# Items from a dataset

☆ ☆ ☆ ☆ ☆

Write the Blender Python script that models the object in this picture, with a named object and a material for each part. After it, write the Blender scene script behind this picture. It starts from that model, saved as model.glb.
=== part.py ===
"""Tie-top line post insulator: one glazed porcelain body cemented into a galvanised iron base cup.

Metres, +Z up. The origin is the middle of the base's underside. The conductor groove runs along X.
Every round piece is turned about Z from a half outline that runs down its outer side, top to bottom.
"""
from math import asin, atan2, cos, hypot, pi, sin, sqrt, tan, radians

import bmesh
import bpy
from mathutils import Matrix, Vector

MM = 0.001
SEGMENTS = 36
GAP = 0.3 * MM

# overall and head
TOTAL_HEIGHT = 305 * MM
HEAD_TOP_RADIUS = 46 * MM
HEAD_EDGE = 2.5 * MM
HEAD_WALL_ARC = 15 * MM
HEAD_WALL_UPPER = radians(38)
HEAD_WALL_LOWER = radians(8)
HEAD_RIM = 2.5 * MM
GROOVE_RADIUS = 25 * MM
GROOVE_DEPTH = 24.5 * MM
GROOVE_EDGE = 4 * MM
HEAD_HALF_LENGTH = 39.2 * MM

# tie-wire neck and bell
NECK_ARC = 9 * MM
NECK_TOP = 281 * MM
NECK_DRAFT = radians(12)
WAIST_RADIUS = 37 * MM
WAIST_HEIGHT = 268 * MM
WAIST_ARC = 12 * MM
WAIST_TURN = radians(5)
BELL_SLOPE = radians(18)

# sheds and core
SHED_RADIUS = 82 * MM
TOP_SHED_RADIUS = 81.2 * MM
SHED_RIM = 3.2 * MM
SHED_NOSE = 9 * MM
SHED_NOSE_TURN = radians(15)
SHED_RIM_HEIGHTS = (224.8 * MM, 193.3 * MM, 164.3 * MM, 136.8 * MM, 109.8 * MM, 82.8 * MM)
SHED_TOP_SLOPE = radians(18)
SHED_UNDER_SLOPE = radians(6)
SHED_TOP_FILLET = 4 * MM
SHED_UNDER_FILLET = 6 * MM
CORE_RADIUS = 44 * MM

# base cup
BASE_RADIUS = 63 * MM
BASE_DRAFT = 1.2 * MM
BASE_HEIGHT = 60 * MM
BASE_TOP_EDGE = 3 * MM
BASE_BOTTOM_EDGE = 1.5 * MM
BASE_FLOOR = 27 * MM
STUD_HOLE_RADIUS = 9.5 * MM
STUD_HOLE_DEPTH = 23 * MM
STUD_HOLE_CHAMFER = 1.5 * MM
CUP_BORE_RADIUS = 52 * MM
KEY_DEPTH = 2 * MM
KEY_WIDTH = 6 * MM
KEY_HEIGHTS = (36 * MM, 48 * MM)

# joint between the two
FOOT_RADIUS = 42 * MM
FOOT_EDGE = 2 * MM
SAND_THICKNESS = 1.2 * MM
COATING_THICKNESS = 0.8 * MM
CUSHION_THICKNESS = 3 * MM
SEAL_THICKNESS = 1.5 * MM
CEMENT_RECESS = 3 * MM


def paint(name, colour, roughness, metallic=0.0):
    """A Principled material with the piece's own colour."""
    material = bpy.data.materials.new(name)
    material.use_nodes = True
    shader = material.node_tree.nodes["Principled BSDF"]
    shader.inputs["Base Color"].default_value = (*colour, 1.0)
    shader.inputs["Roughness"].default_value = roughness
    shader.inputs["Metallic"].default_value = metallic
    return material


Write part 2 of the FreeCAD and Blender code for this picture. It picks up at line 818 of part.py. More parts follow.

☆ ☆ ☆ ☆ ☆

# TASK TO CARRY OUT
The whole listing above needs to be written out again exactly.

# RESULT OF THE EXERCISE
Write the Blender Python script that models the object in this picture, with a named object and a material for each part. After it, write the Blender scene script behind this picture. It starts from that model, saved as model.glb.
=== part.py ===
"""Tie-top line post insulator: one glazed porcelain body cemented into a galvanised iron base cup.

Metres, +Z up. The origin is the middle of the base's underside. The conductor groove runs along X.
Every round piece is turned about Z from a half outline that runs down its outer side, top to bottom.
"""
from math import asin, atan2, cos, hypot, pi, sin, sqrt, tan, radians

import bmesh
import bpy
from mathutils import Matrix, Vector

MM = 0.001
SEGMENTS = 36
GAP = 0.3 * MM

# overall and head
TOTAL_HEIGHT = 305 * MM
HEAD_TOP_RADIUS = 46 * MM
HEAD_EDGE = 2.5 * MM
HEAD_WALL_ARC = 15 * MM
HEAD_WALL_UPPER = radians(38)
HEAD_WALL_LOWER = radians(8)
HEAD_RIM = 2.5 * MM
GROOVE_RADIUS = 25 * MM
GROOVE_DEPTH = 24.5 * MM
GROOVE_EDGE = 4 * MM
HEAD_HALF_LENGTH = 39.2 * MM

# tie-wire neck and bell
NECK_ARC = 9 * MM
NECK_TOP = 281 * MM
NECK_DRAFT = radians(12)
WAIST_RADIUS = 37 * MM
WAIST_HEIGHT = 268 * MM
WAIST_ARC = 12 * MM
WAIST_TURN = radians(5)
BELL_SLOPE = radians(18)

# sheds and core
SHED_RADIUS = 82 * MM
TOP_SHED_RADIUS = 81.2 * MM
SHED_RIM = 3.2 * MM
SHED_NOSE = 9 * MM
SHED_NOSE_TURN = radians(15)
SHED_RIM_HEIGHTS = (224.8 * MM, 193.3 * MM, 164.3 * MM, 136.8 * MM, 109.8 * MM, 82.8 * MM)
SHED_TOP_SLOPE = radians(18)
SHED_UNDER_SLOPE = radians(6)
SHED_TOP_FILLET = 4 * MM
SHED_UNDER_FILLET = 6 * MM
CORE_RADIUS = 44 * MM

# base cup
BASE_RADIUS = 63 * MM
BASE_DRAFT = 1.2 * MM
BASE_HEIGHT = 60 * MM
BASE_TOP_EDGE = 3 * MM
BASE_BOTTOM_EDGE = 1.5 * MM
BASE_FLOOR = 27 * MM
STUD_HOLE_RADIUS = 9.5 * MM
STUD_HOLE_DEPTH = 23 * MM
STUD_HOLE_CHAMFER = 1.5 * MM
CUP_BORE_RADIUS = 52 * MM
KEY_DEPTH = 2 * MM
KEY_WIDTH = 6 * MM
KEY_HEIGHTS = (36 * MM, 48 * MM)

# joint between the two
FOOT_RADIUS = 42 * MM
FOOT_EDGE = 2 * MM
SAND_THICKNESS = 1.2 * MM
COATING_THICKNESS = 0.8 * MM
CUSHION_THICKNESS = 3 * MM
SEAL_THICKNESS = 1.5 * MM
CEMENT_RECESS = 3 * MM


def paint(name, colour, roughness, metallic=0.0):
    """A Principled material with the piece's own colour."""
    material = bpy.data.materials.new(name)
    material.use_nodes = True
    shader = material.node_tree.nodes["Principled BSDF"]
    shader.inputs["Base Color"].default_value = (*colour, 1.0)
    shader.inputs["Roughness"].default_value = roughness
    shader.inputs["Metallic"].default_value = metallic
    return material


Write part 2 of the FreeCAD and Blender code for this picture. It picks up at line 818 of part.py. More parts follow.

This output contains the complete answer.